Critical Appraisal: The Landscape of Hell

The representation of Hell as a cartographic region has its origins in Dante’s Divine Comedy.  Dante adapted the imagery already present in medieval painting and sculpture to comment on his political situation and his own scientific and theological beliefs.  He populated it with real people, including political heroes and villains, good popes and bad popes, adulterous princesses, and monsters human and mythological.  On Dante’s spiritual journey, he traveled with the Roman poet Vergil down the various circles of Hell and then up Mount Purgatory.  Finally, led by his beloved Beatrice, he journeyed through the heavenly spheres until he was in the presence of God.
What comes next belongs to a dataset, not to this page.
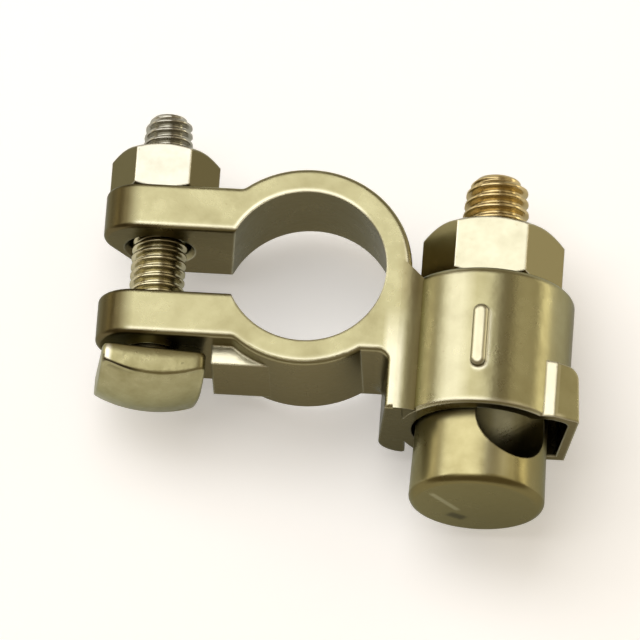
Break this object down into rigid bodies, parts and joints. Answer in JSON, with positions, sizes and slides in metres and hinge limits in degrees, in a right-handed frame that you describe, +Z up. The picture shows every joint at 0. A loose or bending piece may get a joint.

The Divine Comedy remains a challenge for readers, since the intricacies of 14th century politics of Italian city-states is not an easily accessible avenue.  While Ezra Pound used the Divine Comedy as a template for his epic, labyrinthine, and fragmentary work The Cantos, the artists profiled here use other means to gain entrée into the darkness and tortures of the Inferno.  Seymour Chwast adapts Dante’s epic by creating a world full of characters from noir films.  Gary Panter takes his beloved character Jimbo into the Inferno and Purgatory, studding the surreal punk odyssey with characters from pop culture.  Finally, Wayne Douglas Barlowe travels to Hell to paint landscapes and portraits of the inhabitants.  He creates malevolent views and horrifying visages with the steady hand of a disinterested observer, more naturalist than moralist.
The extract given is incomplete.